◆ **CAD and scene scripts**
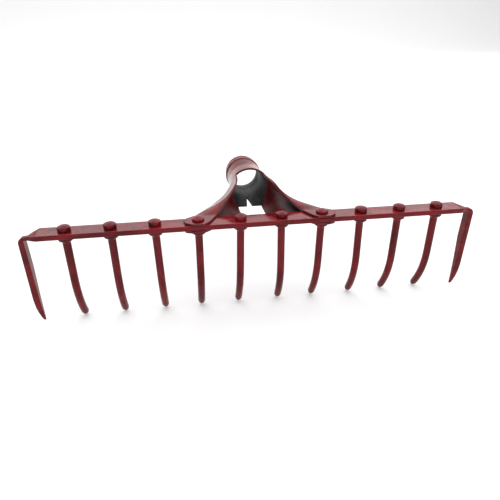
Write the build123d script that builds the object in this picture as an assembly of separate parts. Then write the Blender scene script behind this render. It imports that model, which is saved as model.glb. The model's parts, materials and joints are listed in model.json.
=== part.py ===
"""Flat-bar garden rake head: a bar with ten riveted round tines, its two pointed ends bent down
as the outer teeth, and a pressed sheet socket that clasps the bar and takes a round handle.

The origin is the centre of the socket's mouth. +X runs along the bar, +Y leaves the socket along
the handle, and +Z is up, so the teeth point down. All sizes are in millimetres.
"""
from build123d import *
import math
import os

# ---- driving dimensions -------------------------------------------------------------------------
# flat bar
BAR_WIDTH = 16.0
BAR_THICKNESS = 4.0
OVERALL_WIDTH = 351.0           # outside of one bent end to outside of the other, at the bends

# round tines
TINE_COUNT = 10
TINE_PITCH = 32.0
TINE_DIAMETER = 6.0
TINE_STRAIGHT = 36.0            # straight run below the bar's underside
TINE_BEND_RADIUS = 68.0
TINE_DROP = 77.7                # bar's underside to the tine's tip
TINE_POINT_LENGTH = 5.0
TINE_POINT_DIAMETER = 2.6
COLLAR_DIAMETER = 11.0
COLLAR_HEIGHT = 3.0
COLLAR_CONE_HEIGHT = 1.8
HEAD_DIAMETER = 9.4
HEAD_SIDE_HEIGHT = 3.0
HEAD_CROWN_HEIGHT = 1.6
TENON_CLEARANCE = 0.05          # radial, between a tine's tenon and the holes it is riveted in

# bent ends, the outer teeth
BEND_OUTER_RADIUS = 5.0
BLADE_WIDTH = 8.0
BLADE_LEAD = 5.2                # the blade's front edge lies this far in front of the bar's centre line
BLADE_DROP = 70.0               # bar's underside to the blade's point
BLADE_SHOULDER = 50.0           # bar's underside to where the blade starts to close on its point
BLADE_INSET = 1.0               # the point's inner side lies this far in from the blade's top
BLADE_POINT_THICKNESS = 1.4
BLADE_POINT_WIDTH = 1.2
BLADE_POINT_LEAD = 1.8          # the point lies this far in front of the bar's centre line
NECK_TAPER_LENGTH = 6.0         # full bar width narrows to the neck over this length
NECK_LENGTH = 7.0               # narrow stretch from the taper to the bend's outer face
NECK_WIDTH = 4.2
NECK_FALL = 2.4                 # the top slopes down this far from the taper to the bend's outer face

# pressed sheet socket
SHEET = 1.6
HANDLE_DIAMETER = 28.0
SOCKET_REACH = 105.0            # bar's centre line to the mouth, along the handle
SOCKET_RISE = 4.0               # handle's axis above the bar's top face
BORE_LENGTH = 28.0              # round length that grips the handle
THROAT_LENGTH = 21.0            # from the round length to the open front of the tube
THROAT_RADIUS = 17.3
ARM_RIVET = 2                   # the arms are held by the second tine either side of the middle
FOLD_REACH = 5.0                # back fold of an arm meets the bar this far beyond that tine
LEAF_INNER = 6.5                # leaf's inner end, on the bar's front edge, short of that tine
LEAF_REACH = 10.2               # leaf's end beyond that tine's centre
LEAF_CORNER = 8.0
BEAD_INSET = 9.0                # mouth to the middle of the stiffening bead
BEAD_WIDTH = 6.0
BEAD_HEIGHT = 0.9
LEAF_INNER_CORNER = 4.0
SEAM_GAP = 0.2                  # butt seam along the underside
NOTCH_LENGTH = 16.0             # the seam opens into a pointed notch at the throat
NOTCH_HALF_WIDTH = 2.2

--

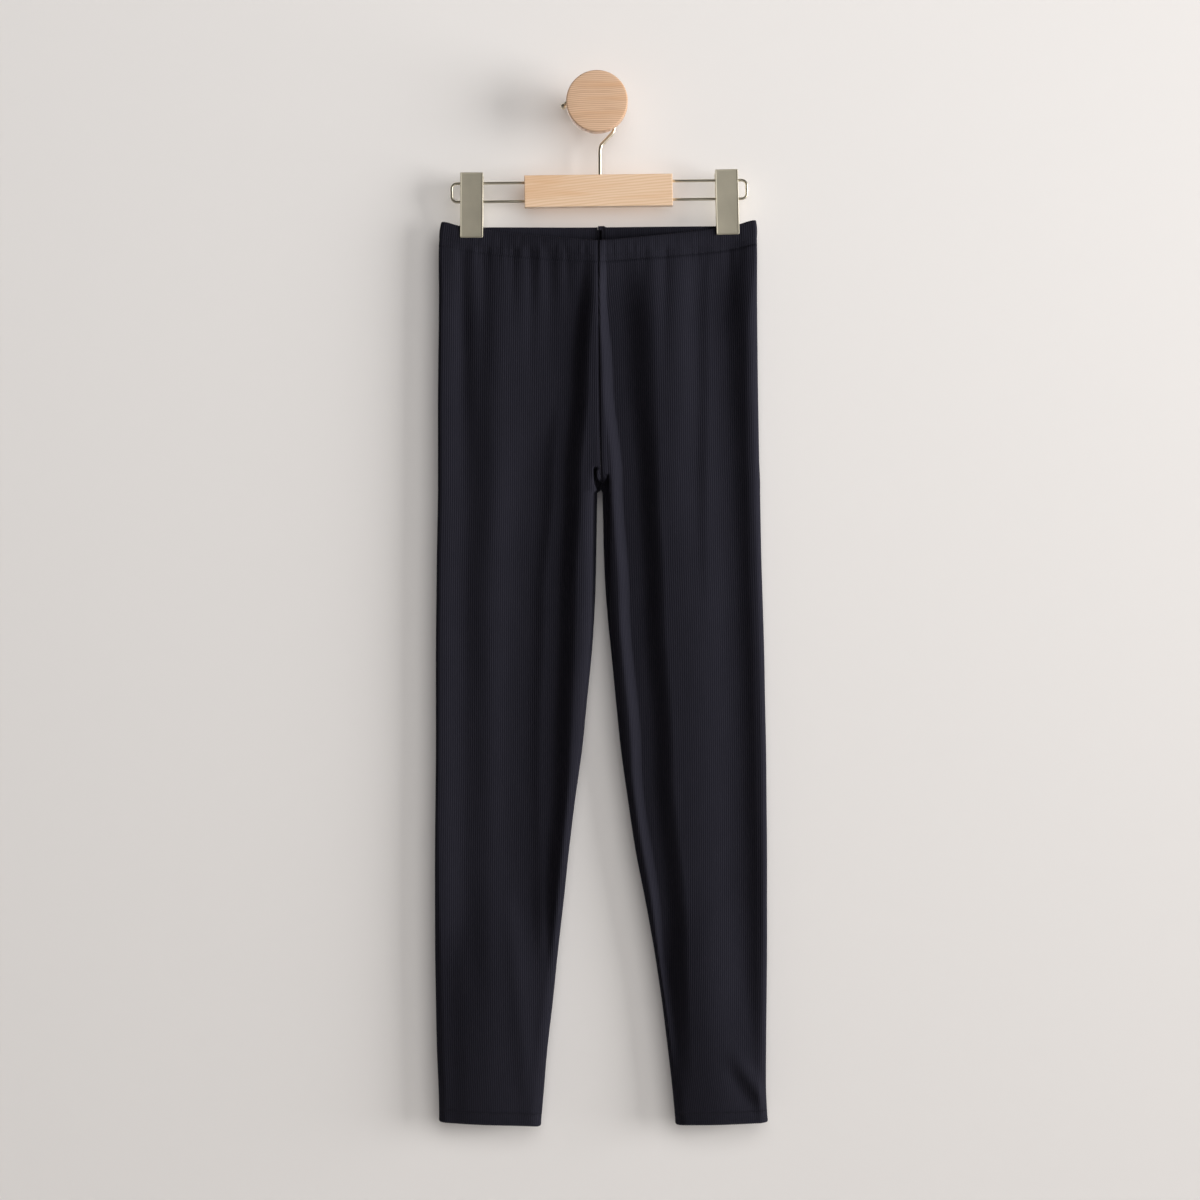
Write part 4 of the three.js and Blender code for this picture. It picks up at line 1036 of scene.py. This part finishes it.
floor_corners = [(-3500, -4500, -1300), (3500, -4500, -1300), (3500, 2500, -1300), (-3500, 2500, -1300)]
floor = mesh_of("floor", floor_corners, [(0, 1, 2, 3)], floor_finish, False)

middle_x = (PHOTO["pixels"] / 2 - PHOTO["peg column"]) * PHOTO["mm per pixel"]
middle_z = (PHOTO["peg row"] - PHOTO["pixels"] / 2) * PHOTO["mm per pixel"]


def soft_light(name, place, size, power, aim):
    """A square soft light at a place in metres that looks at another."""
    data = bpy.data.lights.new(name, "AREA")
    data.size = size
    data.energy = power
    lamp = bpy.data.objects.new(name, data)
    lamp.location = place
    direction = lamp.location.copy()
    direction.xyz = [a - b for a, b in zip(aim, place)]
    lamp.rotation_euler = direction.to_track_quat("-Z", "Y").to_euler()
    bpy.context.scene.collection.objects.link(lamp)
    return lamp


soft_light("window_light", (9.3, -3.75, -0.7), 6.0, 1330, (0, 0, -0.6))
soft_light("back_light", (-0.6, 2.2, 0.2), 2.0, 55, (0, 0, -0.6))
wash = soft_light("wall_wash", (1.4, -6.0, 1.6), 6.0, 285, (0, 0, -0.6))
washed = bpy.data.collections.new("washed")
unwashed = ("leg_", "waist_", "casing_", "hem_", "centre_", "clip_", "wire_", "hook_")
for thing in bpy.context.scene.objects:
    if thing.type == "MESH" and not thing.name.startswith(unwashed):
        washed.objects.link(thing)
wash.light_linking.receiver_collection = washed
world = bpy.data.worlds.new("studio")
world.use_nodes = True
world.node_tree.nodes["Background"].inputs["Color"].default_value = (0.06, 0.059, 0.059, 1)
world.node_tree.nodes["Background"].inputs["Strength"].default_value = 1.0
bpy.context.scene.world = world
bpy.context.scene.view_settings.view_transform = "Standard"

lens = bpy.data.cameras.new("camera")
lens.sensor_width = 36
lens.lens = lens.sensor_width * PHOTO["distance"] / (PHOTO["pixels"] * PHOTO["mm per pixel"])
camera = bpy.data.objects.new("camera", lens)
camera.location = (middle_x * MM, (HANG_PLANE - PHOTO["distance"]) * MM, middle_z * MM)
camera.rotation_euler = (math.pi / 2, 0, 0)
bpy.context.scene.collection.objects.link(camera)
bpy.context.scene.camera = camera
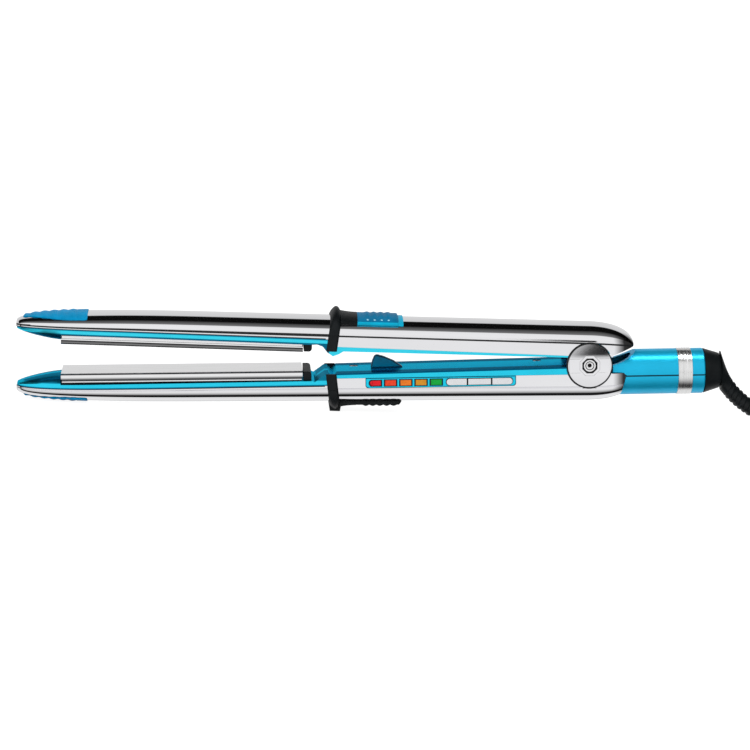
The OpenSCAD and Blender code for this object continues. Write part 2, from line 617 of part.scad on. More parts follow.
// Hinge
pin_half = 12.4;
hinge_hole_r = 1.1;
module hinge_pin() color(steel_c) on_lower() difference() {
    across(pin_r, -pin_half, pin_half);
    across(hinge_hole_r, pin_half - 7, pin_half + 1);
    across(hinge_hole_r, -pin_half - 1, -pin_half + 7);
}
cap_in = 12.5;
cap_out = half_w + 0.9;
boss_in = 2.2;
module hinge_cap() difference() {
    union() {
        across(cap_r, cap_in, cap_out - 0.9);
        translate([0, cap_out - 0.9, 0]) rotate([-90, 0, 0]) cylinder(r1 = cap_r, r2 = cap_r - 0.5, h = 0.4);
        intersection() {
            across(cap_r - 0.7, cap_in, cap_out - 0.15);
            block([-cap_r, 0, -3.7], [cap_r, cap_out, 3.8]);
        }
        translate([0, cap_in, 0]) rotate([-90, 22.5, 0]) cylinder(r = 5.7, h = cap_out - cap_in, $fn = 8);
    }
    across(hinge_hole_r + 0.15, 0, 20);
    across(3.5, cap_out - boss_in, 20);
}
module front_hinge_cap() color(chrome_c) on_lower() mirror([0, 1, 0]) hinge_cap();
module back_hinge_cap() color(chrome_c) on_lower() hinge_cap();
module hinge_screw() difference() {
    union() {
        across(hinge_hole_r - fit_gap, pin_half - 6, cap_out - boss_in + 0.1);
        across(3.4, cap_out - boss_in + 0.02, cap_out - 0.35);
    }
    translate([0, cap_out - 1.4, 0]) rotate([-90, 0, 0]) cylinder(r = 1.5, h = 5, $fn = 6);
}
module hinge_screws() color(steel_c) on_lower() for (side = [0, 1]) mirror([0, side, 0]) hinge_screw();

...

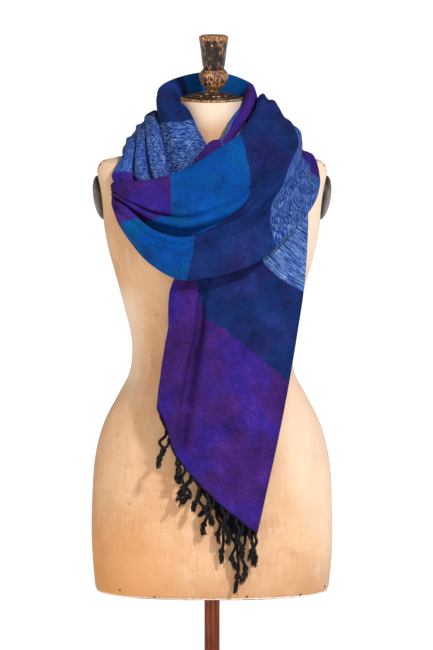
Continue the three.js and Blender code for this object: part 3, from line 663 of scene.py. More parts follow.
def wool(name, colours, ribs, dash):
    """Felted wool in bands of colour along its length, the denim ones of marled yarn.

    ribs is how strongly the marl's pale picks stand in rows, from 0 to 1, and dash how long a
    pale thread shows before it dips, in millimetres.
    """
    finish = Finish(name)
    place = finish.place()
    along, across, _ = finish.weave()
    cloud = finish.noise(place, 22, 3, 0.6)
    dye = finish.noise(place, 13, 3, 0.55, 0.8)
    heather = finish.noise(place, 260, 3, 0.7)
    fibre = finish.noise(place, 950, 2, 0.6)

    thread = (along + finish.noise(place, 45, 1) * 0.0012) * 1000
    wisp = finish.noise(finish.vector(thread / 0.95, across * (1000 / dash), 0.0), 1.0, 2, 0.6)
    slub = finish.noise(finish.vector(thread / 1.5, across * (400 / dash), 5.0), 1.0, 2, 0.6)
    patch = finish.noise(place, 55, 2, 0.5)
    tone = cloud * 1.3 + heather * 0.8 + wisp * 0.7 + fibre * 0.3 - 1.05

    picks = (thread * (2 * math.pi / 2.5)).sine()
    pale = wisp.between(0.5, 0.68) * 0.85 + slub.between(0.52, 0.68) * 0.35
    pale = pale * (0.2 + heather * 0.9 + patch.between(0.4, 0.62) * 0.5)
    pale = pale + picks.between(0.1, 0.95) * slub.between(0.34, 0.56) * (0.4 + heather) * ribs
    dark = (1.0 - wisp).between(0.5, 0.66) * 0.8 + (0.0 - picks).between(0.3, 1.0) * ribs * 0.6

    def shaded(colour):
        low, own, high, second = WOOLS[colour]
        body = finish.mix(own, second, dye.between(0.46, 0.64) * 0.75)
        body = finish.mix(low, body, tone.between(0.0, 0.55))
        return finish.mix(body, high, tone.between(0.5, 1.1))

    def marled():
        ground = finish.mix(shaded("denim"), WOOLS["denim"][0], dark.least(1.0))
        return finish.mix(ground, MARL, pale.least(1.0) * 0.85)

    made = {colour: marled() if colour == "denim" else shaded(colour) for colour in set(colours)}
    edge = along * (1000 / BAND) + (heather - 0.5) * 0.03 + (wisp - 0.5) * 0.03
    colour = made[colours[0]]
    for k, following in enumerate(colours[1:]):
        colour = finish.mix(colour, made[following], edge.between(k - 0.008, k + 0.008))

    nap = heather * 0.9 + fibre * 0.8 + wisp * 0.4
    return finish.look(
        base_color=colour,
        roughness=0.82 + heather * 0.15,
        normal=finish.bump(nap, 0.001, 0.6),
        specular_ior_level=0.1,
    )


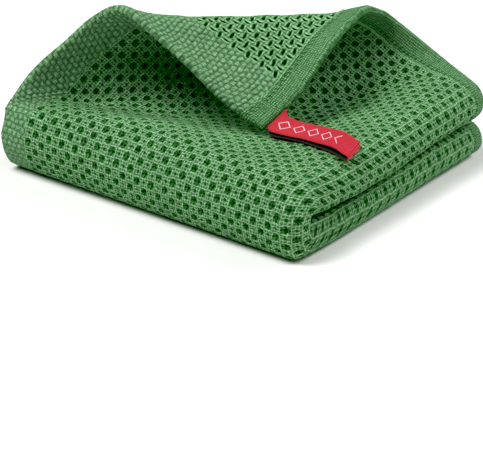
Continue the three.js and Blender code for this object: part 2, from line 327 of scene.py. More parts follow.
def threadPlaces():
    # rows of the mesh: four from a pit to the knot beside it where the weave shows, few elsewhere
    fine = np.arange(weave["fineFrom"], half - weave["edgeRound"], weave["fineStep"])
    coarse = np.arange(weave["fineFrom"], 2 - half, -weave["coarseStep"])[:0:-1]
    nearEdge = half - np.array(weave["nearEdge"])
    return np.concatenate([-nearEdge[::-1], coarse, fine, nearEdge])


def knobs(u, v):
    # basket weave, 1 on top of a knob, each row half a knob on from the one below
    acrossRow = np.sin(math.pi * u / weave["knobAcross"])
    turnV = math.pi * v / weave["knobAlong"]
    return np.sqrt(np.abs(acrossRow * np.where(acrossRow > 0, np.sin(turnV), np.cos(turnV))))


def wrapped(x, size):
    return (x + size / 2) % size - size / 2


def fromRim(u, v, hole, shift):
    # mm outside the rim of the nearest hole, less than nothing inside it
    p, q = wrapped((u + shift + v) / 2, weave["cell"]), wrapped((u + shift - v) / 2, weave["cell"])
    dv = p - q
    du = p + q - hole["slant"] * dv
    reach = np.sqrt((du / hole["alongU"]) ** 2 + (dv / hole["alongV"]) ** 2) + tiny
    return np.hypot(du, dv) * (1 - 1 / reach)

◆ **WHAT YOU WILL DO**
Only the lines from the one holding "Write the build123d" through the one holding "OVERALL_WIDTH = 351.0" are wanted; retype them exactly.

◆ **RESPONSE TO THE TASK**
Write the build123d script that builds the object in this picture as an assembly of separate parts. Then write the Blender scene script behind this render. It imports that model, which is saved as model.glb. The model's parts, materials and joints are listed in model.json.
=== part.py ===
"""Flat-bar garden rake head: a bar with ten riveted round tines, its two pointed ends bent down
as the outer teeth, and a pressed sheet socket that clasps the bar and takes a round handle.

The origin is the centre of the socket's mouth. +X runs along the bar, +Y leaves the socket along
the handle, and +Z is up, so the teeth point down. All sizes are in millimetres.
"""
from build123d import *
import math
import os

# ---- driving dimensions -------------------------------------------------------------------------
# flat bar
BAR_WIDTH = 16.0
BAR_THICKNESS = 4.0
OVERALL_WIDTH = 351.0           # outside of one bent end to outside of the other, at the bends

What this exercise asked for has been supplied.